Yes.  And whose fault is that?  Not the Republicans.  I wholly admit that the Republicans, with no other path open to them, chose to be as obstructionist as possible.  What choice was there?  Obama didn’t want to talk to them, and there was no hope of bipartisanship from this Congress.  They were forced to choose the only road open to them.

And even at that…the truth is they had no power to achieve their goal of obstruction.

That role fell to moderate Democrats, such as Bayh himself.  The seven or so true moderate Democrats in the Senate were the true obstructionists.  If they wanted, they could have voted for Nancy Pelosi’s grand takeover of health care.  They could have voted for cap-and-trade.  And many could have, and did, vote for Obama’s Stimulus debacle.

But they didn’t.  Why?  Because they were worried about their political futures.  Simply put, they were political opportunists, just like Obama himself was accusing Republicans of being.  If they truly believed in the cause, they could have stopped any filibuster and moved forward.  But they didn’t.

Obama and Democrats will try to lay the do-nothing label on Republicans.  But the public, for all their ambivalence toward either party, understands a simple fact:  the failure to do anything ultimately lies at the feet of the incompetent Democrat Party.

3 thoughts on “DEMOCRAT Obstructionism

  • February 16, 2010 at 10:18 pm

    “Barack Obama and the Congressional leadership didn’t worry about bipartisanship…they didn’t need any to get their agenda passed. They were more than happy to go on a down the line party vote every time, and ignore the ineffectual minority.”

    Yeah, right. Let’s be honest about things, OK?

    It’s been too easy to chronicle the many instances in which congressional Republicans have announced their opposition to ideas they also support. From a deficit commission to PAYGO, cap-and-trade to a financial industry bailout, civilian trials for terrorist suspects to stimulus aid for their districts, it’s become routine for Republicans to embrace and reject the same proposals, almost at the same time. Let’s start with the health reform debate.

    On an individual mandate as part of health care reform, Republicans oppose their own idea. For Republicans, the idea of requiring every American to have health insurance is one of the most abhorrent provisions of the Democrats’ health overhaul bills.

    “Congress has never crossed the line between regulating what people choose to do and ordering them to do it,” says Orrin Hatch (R-UT). “The difference between regulating and requiring is liberty.”

    But Hatch’s opposition is politically motivated. The last time Congress debated a health overhaul, when Bill Clinton was president, Hatch and several other senators who now oppose the so-called individual mandate supported a bill that would have required it.

    In fact, the individual mandate was originally a Republican idea, invented by Mark Pauly to give to George Bush Sr. as a competition to the employer mandate focus of the Democrats at the time.

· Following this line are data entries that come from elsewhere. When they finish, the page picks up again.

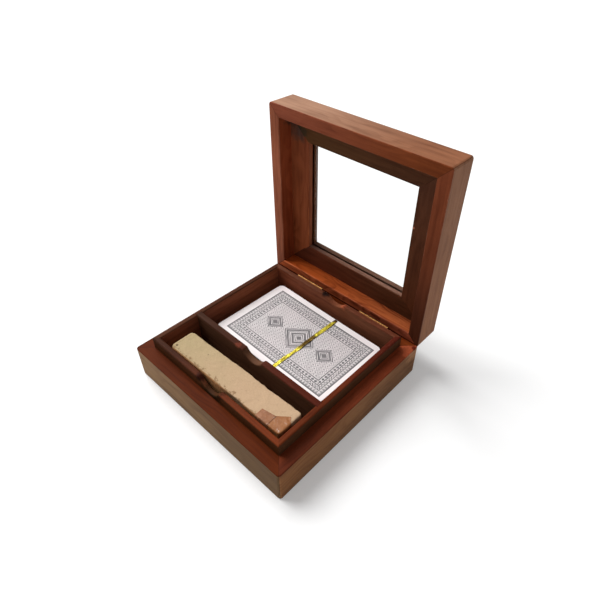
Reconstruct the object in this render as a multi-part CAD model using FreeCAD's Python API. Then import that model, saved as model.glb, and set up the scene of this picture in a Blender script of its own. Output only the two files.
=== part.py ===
import FreeCAD, Part
import math
import os

# A hinged wooden box for playing cards, standing open: a base of mitred rails round a
# raised liner with two compartments, a glazed lid on two brass hinges whose leaves are
# let into saw kerfs, a tied pack of cards and a paper packet.
#
# Frame: X runs along the hinge line, -Y is the front, +Z is up. The origin is the centre
# of the underside. All lengths are in millimetres. The lid is built shut and then swung
# open about the hinge axis.

Vector = FreeCAD.Vector

# ------------------------------------------------------------------ driving dimensions

# Pack of cards, of bridge size, round which the box is made
CARD_LENGTH = 88.9
CARD_WIDTH = 57.15
CARD_THICKNESS = 0.32
CARD_CORNER = 3.2
PACK_HEIGHT = 15.6            # of the cards under the top one
PACK_END_ROOM = 5.55          # from each end of the pack to its compartment's wall
PACK_SIDE_ROOM = 3.625
PACK_OFFSET = (1.15, -0.3)    # of the pack's middle from the compartment's
PACK_YAW = -1.2
TOP_CARD_YAW = 0.3            # of the top card on the pack
RIBBON_WIDTH = 2.0
RIBBON_THICKNESS = 0.25
RIBBON_OFFSET = 7.3           # from the pack's middle, along X
RIBBON_SLACK = 0.4            # between the ribbon and the pack's long sides

# Case
FRONT_COMPARTMENT = 26.4      # its clear depth
BASE_HEIGHT = 22.4            # underside to the ledge that the lid's rim meets
BASE_WALL = 8.1               # thickness of a base rail
CORNER_RADIUS = 1.8           # upright outer corners
ROUND_OVER = 1.0              # bottom edge of the base and top edge of the lid
ARRIS_RADIUS = 0.5            # edges of the ledge and of the lid's rim

# Bottom board, let into a rebate in the base rails
BOARD_THICKNESS = 4.0
REBATE_WIDTH = 4.0

# Liner that stands up inside the base rails
LINER_THICKNESS = 3.4
LINER_RISE = 8.0              # height above the ledge
LINER_EDGE_RADIUS = 0.9

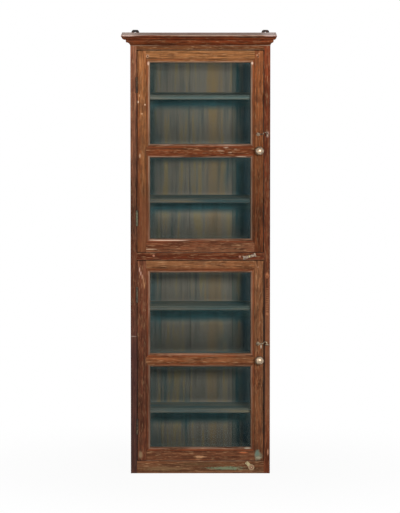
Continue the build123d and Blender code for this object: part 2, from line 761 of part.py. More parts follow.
def button_screw(x, z):
    """A round-headed screw with a thin washer face that keeps its button off the rail."""
    washer = -(BUTTON_STANDOFF - END_PLAY)
    head_seat = -(BUTTON_STANDOFF + BUTTON_THICKNESS + END_PLAY)
    crown = head_seat - BUTTON_SCREW_DOME
    profile = (
        Polyline(
            (0, SCREW_SHANK_LENGTH),
            (SCREW_SHANK_RADIUS, SCREW_SHANK_LENGTH),
            (SCREW_SHANK_RADIUS, 0),
            (BUTTON_SCREW_HEAD, 0),
            (BUTTON_SCREW_HEAD, washer),
            (BUTTON_SCREW_RADIUS, washer),
            (BUTTON_SCREW_RADIUS, head_seat),
            (BUTTON_SCREW_HEAD, head_seat),
        )
        + dome(BUTTON_SCREW_HEAD, head_seat, BUTTON_SCREW_DOME)
        + Line((0, crown), (0, SCREW_SHANK_LENGTH))
    )
    return turned_y(x, FRONT, z, profile)


def button_screws():
    return Compound(children=[button_screw(x, z).solid() for x, z in BUTTON_PLACES])


def drilled_rail(low, high):
    """A front rail bored for the button screw that stands in it, if one does."""
    rail = face_rail(low, high)
    for x, z in BUTTON_PLACES:
        if low < z < high:
            rail -= rod_y(x, z, FRONT, FRONT + SCREW_SHANK_LENGTH, SCREW_SHANK_RADIUS)
    return rail


# ---- wall hangers ----
def hanger(side):
    """An iron hanger plate on the back, its shoulders rounded and the hanging hole in its head."""
    head = TOP + HANGER_RISE
    foot = head - HANGER_LENGTH
    x = side * HANGER_X
    plate = block(
        (x - HANGER_WIDTH / 2, HALF_DEPTH, foot),
        (x + HANGER_WIDTH / 2, HALF_DEPTH + HANGER_THICKNESS, head),
    )
    corners = plate.edges().filter_by(Axis.Y)
    plate = fillet(corners, HANGER_SHOULDER)
    back = HALF_DEPTH + HANGER_THICKNESS
    return plate - rod_y(x, head - HANGER_HOLE_FROM_TOP, HALF_DEPTH, back, HANGER_HOLE_RADIUS)


# ---- the whole cabinet ----
def build():
    """Every piece of the cabinet by name."""
    pieces = {
        "left_side_board": side_board(-1),
        "right_side_board": side_board(1),
        "top_board": top_board(),
        "middle_board": housed_board(RAIL_BACK, UPPER_SILL - MIDDLE_THICKNESS, MIDDLE_THICKNESS),
        "bottom_board": housed_board(RAIL_BACK, 0, BOTTOM_THICKNESS),
        "cornice_front": cornice_front(),
        "cornice_left": cornice_left(),
        "cornice_right": cornice_right(),
        "left_hanger": hanger(-1),
        "right_hanger": hanger(1),
        "hinge_pins": hinge_pins(),
        "middle_turn_button": middle_button(),
        "base_turn_button": base_button(),
        "button_screws": button_screws(),
    }
    for name, (low, high) in RAIL_LEVELS.items():
        pieces[name] = drilled_rail(low, high)
    for number in range(len(BACK_BOARD_WIDTHS) + 1):
        pieces[f"back_board_{number + 1}"] = back_board(number)
    for number, level in enumerate(SHELF_LEVELS):
        pieces[f"shelf_{number + 1}"] = shelf(level)
    for name, door in DOORS.items():
        frame = moulded_frame(door)
        pieces[f"{name}_hinge_stile"] = door_stile(door, frame, -1)
        pieces[f"{name}_latch_stile"] = door_stile(door, frame, 1)
        for index, rail in enumerate(("bottom", "middle", "top")):
            pieces[f"{name}_door_{rail}_rail"] = door_rail(door, frame, index)
        for pane, place in zip(door.panes, ("lower", "upper")):
            pieces[f"{name}_door_{place}_glass"] = glass(pane)
        pieces[f"{name}_glazing_beads"] = glazing_beads(door)
        pieces[f"{name}_knob"] = knob(door)
        pieces[f"{name}_hook"] = hook(door)
        pieces[f"{name}_hook_pivot"] = hook_pivot(door)
        pieces[f"{name}_hook_staple"] = staple(door)
        for place, height in zip(("bottom", "top"), door.hinge_heights):
            pieces[f"{name}_{place}_hinge_frame_leaf"] = hinge_leaf(height, -1)
            pieces[f"{name}_{place}_hinge_door_leaf"] = hinge_leaf(height, 1)
    return pieces


def save(pieces):
    """Write each piece to its own STEP file."""
    os.makedirs("parts", exist_ok=True)
    for name, piece in pieces.items():
        export_step(piece, f"parts/{name}.step")


save(build())
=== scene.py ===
"""Looks of a glazed wall display case in old teak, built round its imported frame.

Lengths are metres in the frame's own axes: X to the right of someone facing the doors, Y into the
case and Z up. Each sub-assembly is a class that builds its small fixings and dresses its pieces,
each finish is a frozen dataclass that makes one material, and main() builds them in order.
"""

import logging
import math
from collections.abc import Callable, Iterable, Sequence
from dataclasses import dataclass, field
from enum import Enum
from functools import cached_property
from typing import ClassVar

import bmesh
import bpy
from mathutils import Matrix, Vector


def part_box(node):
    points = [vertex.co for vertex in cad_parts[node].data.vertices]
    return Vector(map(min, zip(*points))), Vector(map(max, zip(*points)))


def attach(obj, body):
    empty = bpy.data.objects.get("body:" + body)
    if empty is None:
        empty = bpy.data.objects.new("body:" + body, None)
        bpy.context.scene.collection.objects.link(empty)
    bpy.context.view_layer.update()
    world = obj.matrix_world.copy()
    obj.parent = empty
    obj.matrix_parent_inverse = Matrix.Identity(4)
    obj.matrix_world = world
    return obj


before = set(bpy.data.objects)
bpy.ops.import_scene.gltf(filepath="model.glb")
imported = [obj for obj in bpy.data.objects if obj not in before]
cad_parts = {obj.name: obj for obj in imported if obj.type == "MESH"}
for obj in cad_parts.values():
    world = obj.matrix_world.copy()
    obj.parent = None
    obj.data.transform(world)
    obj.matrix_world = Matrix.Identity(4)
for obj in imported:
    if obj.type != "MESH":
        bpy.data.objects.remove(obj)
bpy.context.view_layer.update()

LOG = logging.getLogger("display_case")
MM = 0.001
FRONT = -90 * MM  # the front face of the case
BACK = 90 * MM  # the outside of the back boards
CASE_TOP = 1.25  # where every scale of height ends

Colour = tuple[float, float, float, float]
Facing = Callable[[Vector, Vector], bool]
Socket = bpy.types.NodeSocket

SMOOTH = {"interpolation_type": "SMOOTHSTEP"}
TIMES = {"operation": "MULTIPLY"}
TIMES_PLUS = {"operation": "MULTIPLY_ADD"}
MINUS = {"operation": "SUBTRACT"}
LEAST = {"operation": "MINIMUM"}
MOST = {"operation": "MAXIMUM"}
SIZE = {"operation": "ABSOLUTE"}
OVER = {"data_type": "RGBA"}
DARKEN = {"data_type": "RGBA", "blend_type": "MULTIPLY"}
NOISE = ("Vector", "Scale", "Detail", "Roughness")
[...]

    If we could expect consistency and intellectual seriousness from GOP lawmakers, it would be almost bewildering.

    Over the summer, Sen. Chuck Grassley (R-Iowa) told Fox News, “I believe that there is a bipartisan consensus to have individual mandates…. There isn’t anything wrong with it.” A few months later, he used individual mandates as an excuse to oppose reform, and voted for a resolution characterizing mandates as unconstitutional.

    Sens. Lamar Alexander (R-Tenn.), Bob Bennett (R-Utah), Mike Crapo (R-Idaho), Lindsey Graham (R-S.C.), and Judd Gregg (R-N.H.) all declared their opposition to an individual mandate in December. All five of them are on record co-sponsoring a reform measure that included an individual mandate.

    The point here is not just to highlight the bizarre inconsistencies of Republican opponents of health care reform. This is also important in realizing why bipartisanship on health care has been quite literally impossible — Republicans are willing to reject measures they’ve already embraced, and ideas they themselves came up with.

    All the Democratic outreach and compromise options in the world can’t overcome the fundamental lack of honesty that comes with a party that opposes and supports the same ideas at the same time.

  • February 17, 2010 at 6:22 am

    Agreed…but there are some things they can compromise on, and others that they won’t. Democrats are also drawing a line where they won’t compromise…take the individual mandate. As soon as you draw lines like that, it is very hard to compromise, isn’t it?

  • February 17, 2010 at 4:58 pm

    Neo… Republicans were FOR individual mandates… until Democrat legislators agreed with them. Now they are against them? How can anyone expect to work with a minority party that can’t even say yes to things they support?